Ce mouvement est né suite à la publication d'un texte nommé "L'appel" en 2003. "Il défend plusieurs idées, notamment le fait que le pouvoir politique et la domination ne seraient plus centralisés mais auraient gagné la vie quotidienne et même la manière de penser des individus au travers différents canaux comme la police, l'éducation et la technologie. Leur idée, c'est qu'il faut se soulever contre cette aliénation", ajoute Simon Varaine.
Avant d'intégrer la mouvance, ces personnes ont eu "une forte expérience de l'activisme politique" et parfois été "témoins ou victimes de violences policières". C'est pourquoi elles ont souhaité "poursuivre la lutte par d'autres moyens" et devenir "activistes à plein temps en s'organisant autour de réseaux de savoirs, de connaissances, de pratiques", précise le chercheur.
Quelles sont leurs cibles ?
Leurs cibles classiques sont des lieux représentatifs du pouvoir de l'Etat, tels que des gendarmeries pour viser directement "la violence policière et la répression", cite encore l'universitaire grenoblois. Mais dans la capitale des Alpes, les incendiaires se sont attaqués à d'autres lieux plus "inhabituels" comme la Casemate, "le symbole pour eux de la diffusion d'une culture numérique qui serait une distraction des individus vis-à-vis des vrais problèmes et de la misère".
Il y a également eu France Bleu Isère, un acte par lequel ils ont souhaité faire une "critique des médias qui créeraient une forme d'hypnose". La nouveauté dans cet acte est le fait de cibler un média local plutôt qu'un grand groupe, ce qui rentre toutefois dans la logique d'une "insurrection locale et imprévisible".
Pourquoi Grenoble ?
Les activistes ont revendiqué une dizaine d'incendies sur un blog affilié à leur idéologie : Indymédia.
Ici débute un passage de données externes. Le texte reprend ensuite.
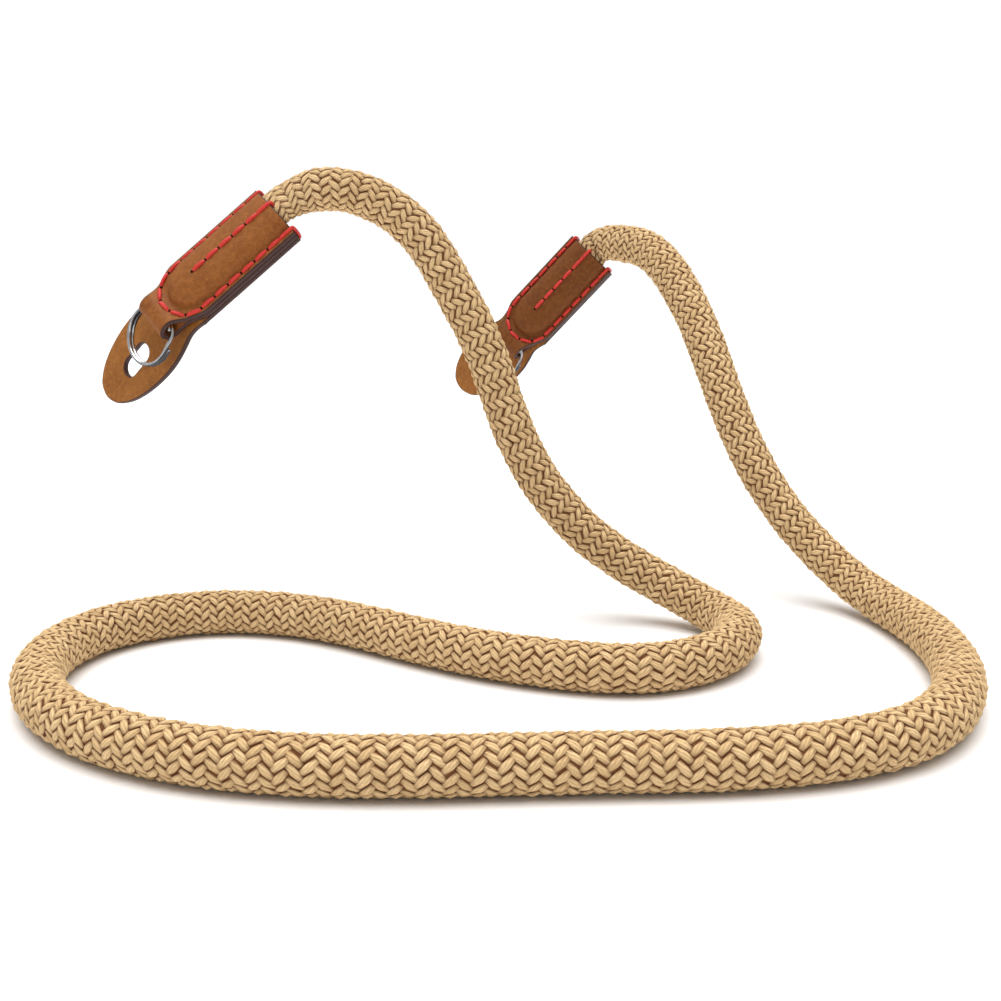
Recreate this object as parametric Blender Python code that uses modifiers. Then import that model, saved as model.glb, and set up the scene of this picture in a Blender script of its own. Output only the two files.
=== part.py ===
"""A camera neck strap: a round braided rope with a leather end, a split ring and a guard at each side.

Metres, +Z up, +Y away from the wearer's view. The origin is where the left ring bears on what it
hangs from, and +X runs to the same point of the right ring. Each leather end is modelled in its own
frame: the ring's wire passes through the fold near that frame's origin, x runs across the strip,
y from the fold to the rope's mouth, and z out of the stitched face.
"""
import math

import bmesh
import bpy
import numpy as np
from mathutils import Euler, Matrix, Vector

# Rope
ROPE_DIAMETER = 0.0100
ROPE_STEP = 0.0125
ROPE_LEAD = 0.0020
ROPE_SAMPLES = 20
ROPE_ROUNDNESS = 3

# Leather
LEATHER = 0.0011
GAP = 0.00025
STRIP_WIDTH = 0.0164
NECK_WIDTH = 0.0100
NECK_START = -0.0003
NECK_END = 0.0090
SLEEVE_LENGTH = 0.0350

# Fold round the ring
FOLD_INNER_REACH = 0.00215
FOLD_INNER_HEIGHT = 0.0017
FOLD_CENTRE = -0.0003
FOLD_SETTLE = 0.0045
FOLD_STEPS = 8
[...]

Un site créé "au moment de la mobilisation contre des grands sommets" dont l'idée est de dire aux sympathisants : "Ne haïssez pas les médias, devenez vous-même un média", poursuit Simon Varaine. Il existerait une centaine de plateformes identiques dans le monde, d'après le chercheur, dont le but est d'offrir un canal où les sympathisants peuvent publier librement.
Grenoble n'est pas la seule ville en France concernée par la présence de cette mouvance. A Toulouse, Nantes ou encore Paris, ces noyaux se mobilisent également pour mener des actions contre le pouvoir en place. Mais la métropole grenobloise est un terrain fertile pour le mouvement, selon Simon Varaine, étant notamment une ville étudiante dont la population est en grande partie jeune. "Par son cadre naturel, c'est aussi un lieu d'expérimentation pour des personnes qui recherchent des modes de vie alternatifs, plus proches de la nature", explique-t-il.